REPUBLIKA.CO.ID, YOGYAKARTA -- Badan Meteorologi, Klimatologi, dan Geofisika (BMKG) mengimbau masyarakat tidak panik terkait dengan potensi tsunami di Kulon Progo, Daerah Istimewa Yogyakarta, terutama di sekitar lintas bawah jalur lintas selatan Bandara Yogyakarta International Airport (YIA). Tsunami di wilayah tersebut merupakan potensi, bukan prediksi sehingga yang lebih penting kesiapsiagaan serta mitigasi risiko.
"Kita tidak perlu panik. Kita tidak perlu takut. Tapi kita paham mitigasi terhadap tsunami," ujar Kepala Stasiun Geofisika Sleman Ardhianto Septiadhi, di Yogyakarta, Jumat (14/3/2025).
Ardhianto menjelaskan DIY berada di zona subduksi atau penunjaman sepanjang 150-200 km, tempat pertemuan lempeng Indo-Australia dengan Eurasia yang membentuk zona megathrust dan berpotensi memicu gempa bumi besar. Kulon Progo bagian selatan, katanya, masuk zona merah tsunami lantaran lokasinya dekat dengan Samudra Hindia dan berada di wilayah terdampak oleh aktivitas zona subduksi itu.
Berdasarkan pemetaan Pusat Studi Gempa Nasional (Pusgen), skenario terburuk bisa mencapai Magnitudo 8,7 dan berpotensi menimbulkan tsunami di wilayah selatan, termasuk Kulon Progo.
"Dari sejarahnya, tsunami pernah terjadi di wilayah ini pada tahun 1840 dan menyebabkan korban jiwa.
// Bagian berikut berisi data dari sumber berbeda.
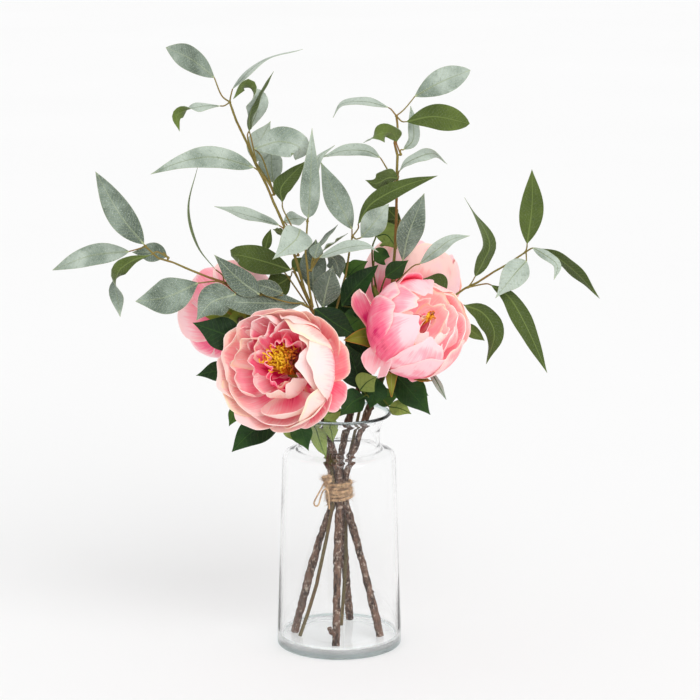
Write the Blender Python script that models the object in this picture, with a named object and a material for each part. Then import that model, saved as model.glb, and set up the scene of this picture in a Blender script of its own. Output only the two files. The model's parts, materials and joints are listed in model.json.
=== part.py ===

Oleh karena itu, kita harus belajar dari sejarah," ujarnya.
Namun, ia menegaskan bahwa gempa tidak bisa diprediksi kapan terjadi sehingga masyarakat harus memahami langkah-langkah mitigasi, termasuk mengikuti informasi dari BMKG. "Golden time kita kurang lebih hanya 10 menit setelah gempa terjadi. Jadi, kita harus siap, bukan takut," ujarnya.